If you have a main Phorum template named “yourtemplate”, for which you need a modified “bar.tpl”, you can put the modified template in:

./mods/foo/templates/yourtemplate/bar.tpl

If a module template is requested, Phorum will automatically check if there is a template file available for the active template. If there is none, then the template file in templates/default will be used. This is a huge improvement over copying the template files to Phorum’s templates dirctory, because now you do not have to copy the file to each template directory that is in use.

After you have created the templates that are used by your module, you can access them by prefixing the template name by “<module name>::”. So for the example template from above, you could use the following methods to access the template:

Loading the template from (a module’s) PHP code:
$template = phorum_get_template(“foo::bar”);
print $template;

Including the template from another template file:
{INCLUDE foo::bar}

Addon scripts that can be contained in a module

Addon scripts are scripts that implement functionality that cannot be implemented through hooking into the standard module hook system. Mostly, these are scripts that implement totally new functionlity instead of tweaking exiting functionality.

A special script was added to the Phorum release, to make it possible to write scripts that act as addon scripts, but which are implemented through a module. The big advantage of doing this is that installing and maintaining becomes much easier for admins that are using your addon. Installing and upgrading will no longer include moving files to the right directories in Phorum. Instead, installing becomes as easy as installing and activating a standard module.
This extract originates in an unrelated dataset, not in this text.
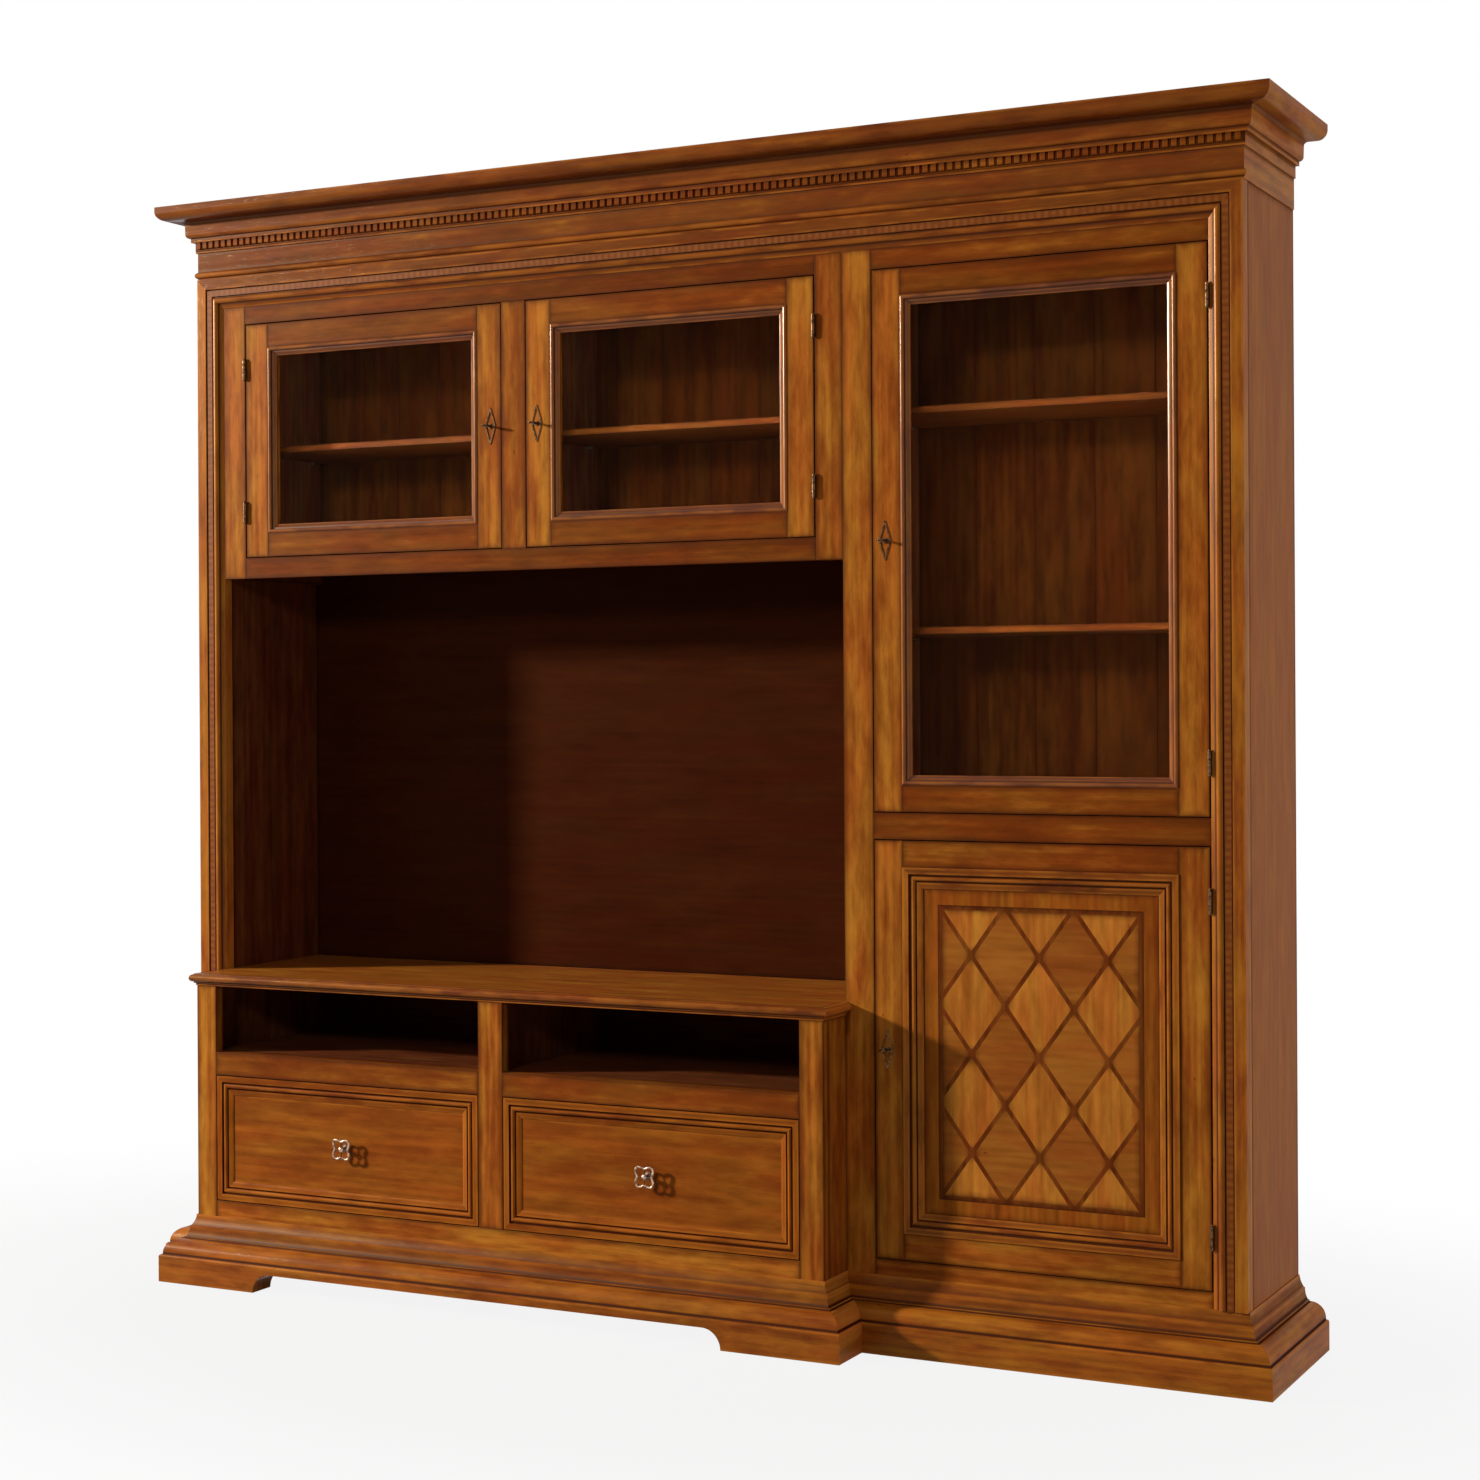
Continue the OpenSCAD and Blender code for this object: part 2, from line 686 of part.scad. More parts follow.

For information on how to use the new addon.php script for your addon, please read the addon.php script itself. In that file I documented the use of this script.

Better module support for the posting editor

The hook “posting_custom_action” was added to the editor code. This hook is at a convenient place for doing all kinds of processing in the message editing process. If you need to handle custom fields that were added to the editor, then this is the hook to use for processing them. Also, if you want to change meta data for a message, then this is the designated hook for doing that.

Which template the editor code shows, is now determined by the variable $PHORUM[“posting_template”]. This allows for using your own templates for separate posting screens.

I wrote a new poll module from scratch, as a showcase for the new features in the posting editor code and the use of module templates. This module implements the poll editor as a fully separate screen in the posting process. Check out the code of the Topic Poll Module for an example of how to use the new possibilities.

Future changes

Phorum module writing is still in development and module authors will probably hit some (possibly brick) walls now and then. Those authors are invited to tell us what those walls are, so we can see if adjustments are needed to make Phorum more module friendy. Some things that I have already been thinking about are:

– better documentation (will be done for Phorum 5.2);
– a system for scheduling hook priorities (e.g. to always run the bbcode hook as the last hook). A beta system for this is already implemented in the Phorum 5.2 development tree;
– a library containing functions for recurring module tasks;
– more information in the module’s info.txt (like module version and compatibility).

More ideas for module writing improvements are welcome at all time.

This week I have been looking for better ways to document Phorum than using the Wiki on the website and text-files in the distribution. I am very enthousiastic about what Docbook has to offer for this. Therefore I have started a project to put all Phorum documentation in the Docbook format.

Those who are interested can take a peek at the results so far. The first thing that is documented is the template system and the new version of the template language in Phorum 5.2.

Since you will probably be one of the users of the Phorum Manual, suggestions for what you want to see in there are of course welcome.

Beware that the documentation is for Phorum 5.2, so there might be things in there that do not apply to the current stable 5.1.x release of Phorum!